» **PROBLEM DETAILS**:
Write out all of the lines below, exactly and completely.

○ ○ ○ ○ ○ ○ ○

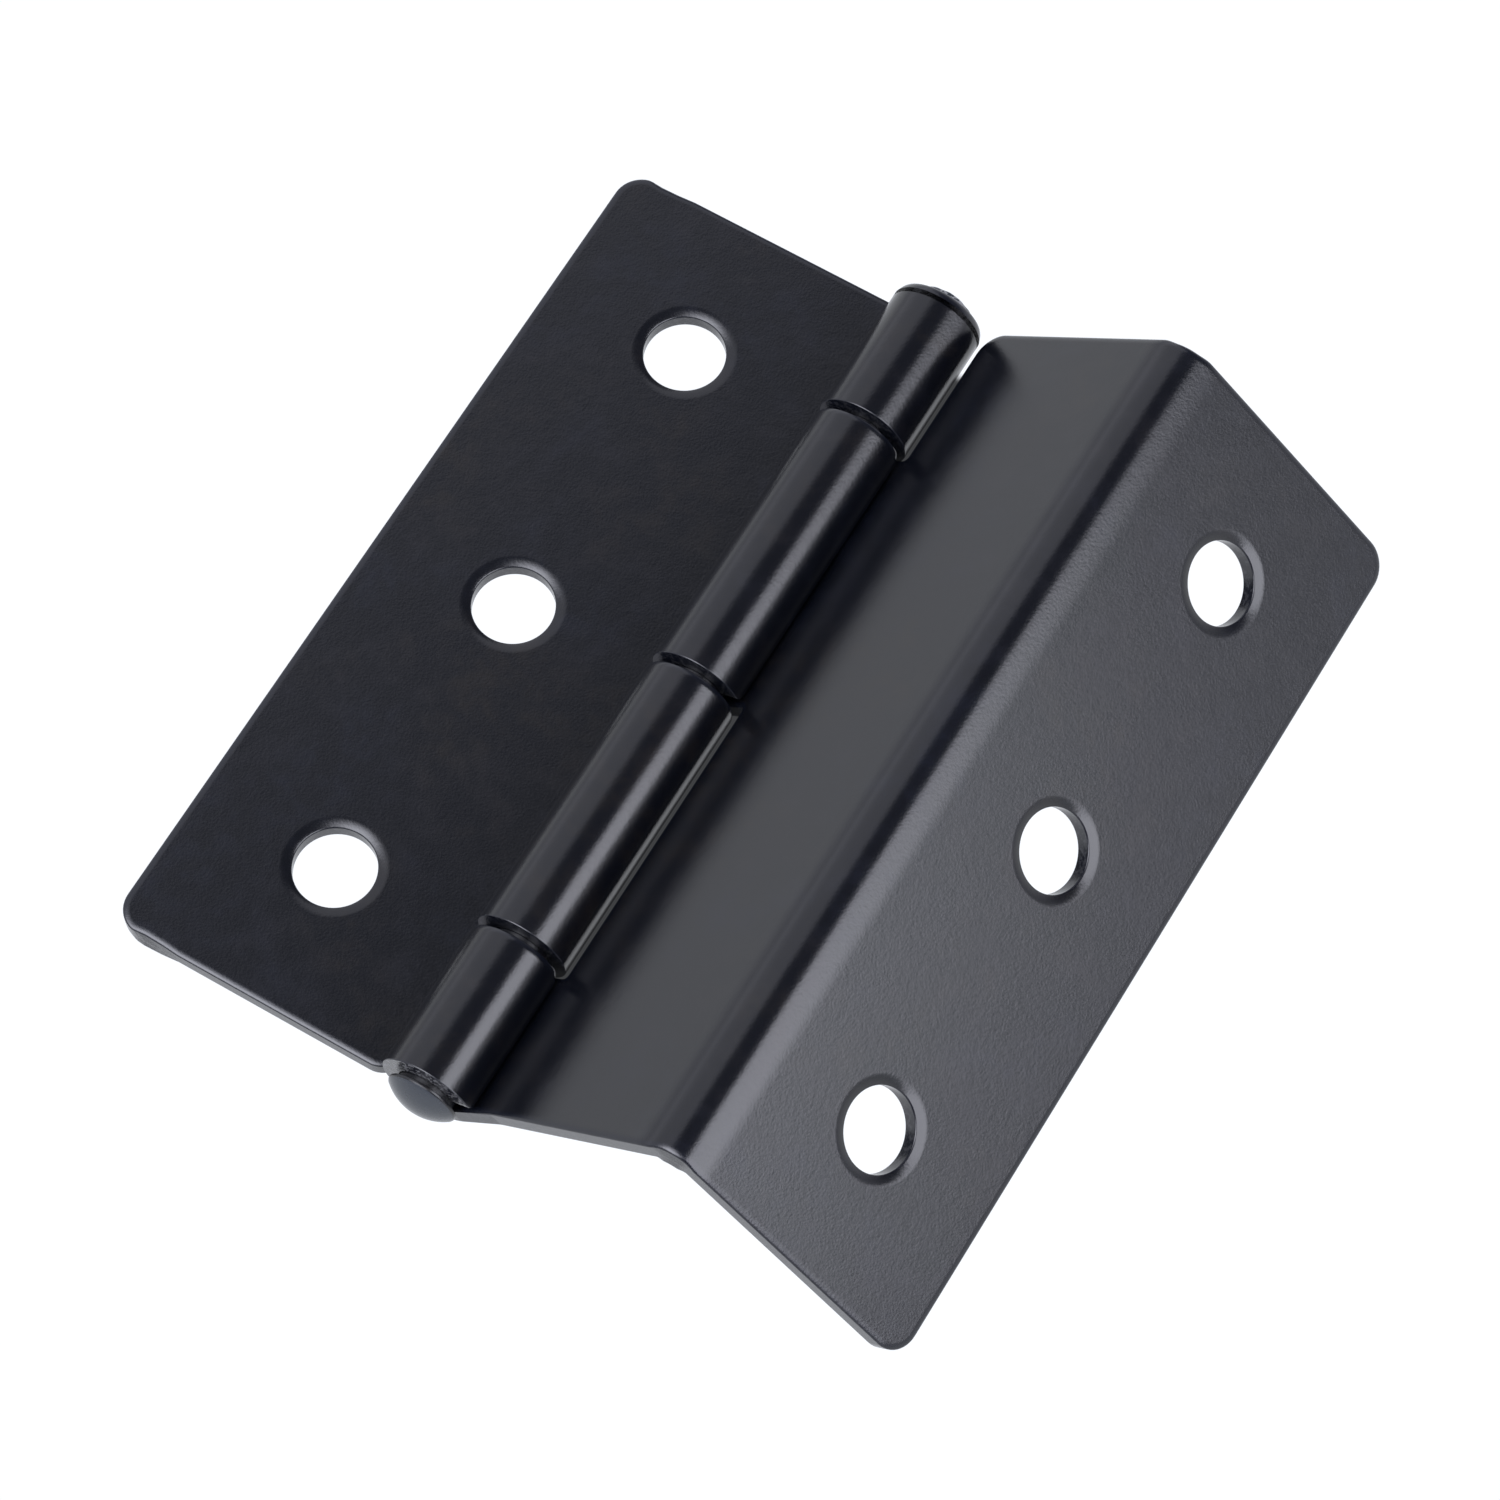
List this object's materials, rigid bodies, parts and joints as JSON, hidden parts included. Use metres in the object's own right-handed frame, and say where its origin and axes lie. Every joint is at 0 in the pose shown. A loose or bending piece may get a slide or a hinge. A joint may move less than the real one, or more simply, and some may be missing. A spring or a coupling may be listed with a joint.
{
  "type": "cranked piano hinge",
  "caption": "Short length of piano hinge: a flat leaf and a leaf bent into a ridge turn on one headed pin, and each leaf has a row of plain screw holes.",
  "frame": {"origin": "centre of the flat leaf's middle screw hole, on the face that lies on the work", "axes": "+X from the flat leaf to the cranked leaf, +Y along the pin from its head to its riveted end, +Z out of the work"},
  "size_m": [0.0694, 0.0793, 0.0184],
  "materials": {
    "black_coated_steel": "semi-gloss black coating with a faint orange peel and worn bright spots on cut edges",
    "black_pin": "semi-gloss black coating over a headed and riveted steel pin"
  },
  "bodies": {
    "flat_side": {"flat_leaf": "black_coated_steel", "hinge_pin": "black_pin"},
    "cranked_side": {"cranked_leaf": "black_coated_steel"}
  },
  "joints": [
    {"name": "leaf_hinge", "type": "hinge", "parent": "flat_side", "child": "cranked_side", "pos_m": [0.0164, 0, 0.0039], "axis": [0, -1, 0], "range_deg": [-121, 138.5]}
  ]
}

○ ○ ○ ○ ○ ○ ○

» **SOLVED EXERCISE**:
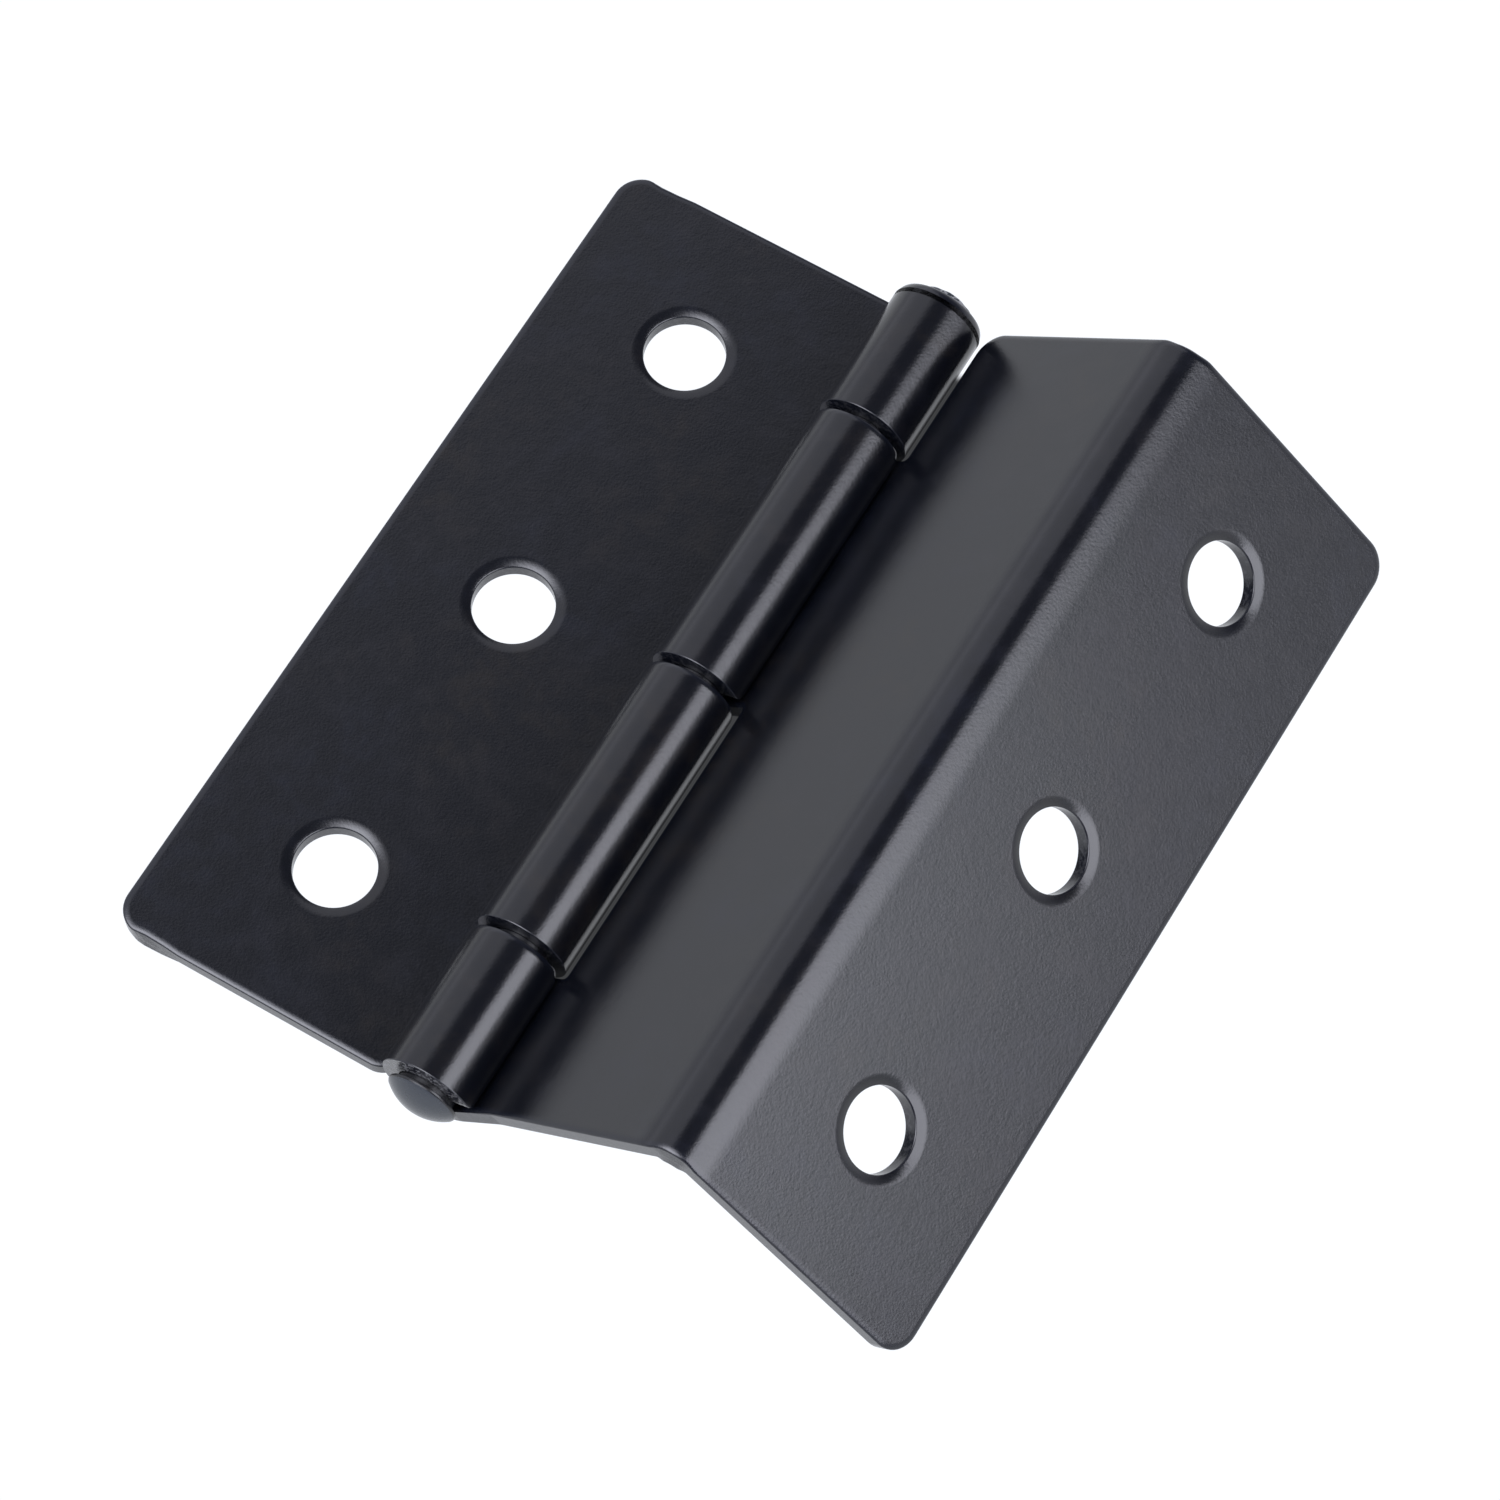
List this object's materials, rigid bodies, parts and joints as JSON, hidden parts included. Use metres in the object's own right-handed frame, and say where its origin and axes lie. Every joint is at 0 in the pose shown. A loose or bending piece may get a slide or a hinge. A joint may move less than the real one, or more simply, and some may be missing. A spring or a coupling may be listed with a joint.
{
  "type": "cranked piano hinge",
  "caption": "Short length of piano hinge: a flat leaf and a leaf bent into a ridge turn on one headed pin, and each leaf has a row of plain screw holes.",
  "frame": {"origin": "centre of the flat leaf's middle screw hole, on the face that lies on the work", "axes": "+X from the flat leaf to the cranked leaf, +Y along the pin from its head to its riveted end, +Z out of the work"},
  "size_m": [0.0694, 0.0793, 0.0184],
  "materials": {
    "black_coated_steel": "semi-gloss black coating with a faint orange peel and worn bright spots on cut edges",
    "black_pin": "semi-gloss black coating over a headed and riveted steel pin"
  },
  "bodies": {
    "flat_side": {"flat_leaf": "black_coated_steel", "hinge_pin": "black_pin"},
    "cranked_side": {"cranked_leaf": "black_coated_steel"}
  },
  "joints": [
    {"name": "leaf_hinge", "type": "hinge", "parent": "flat_side", "child": "cranked_side", "pos_m": [0.0164, 0, 0.0039], "axis": [0, -1, 0], "range_deg": [-121, 138.5]}
  ]
}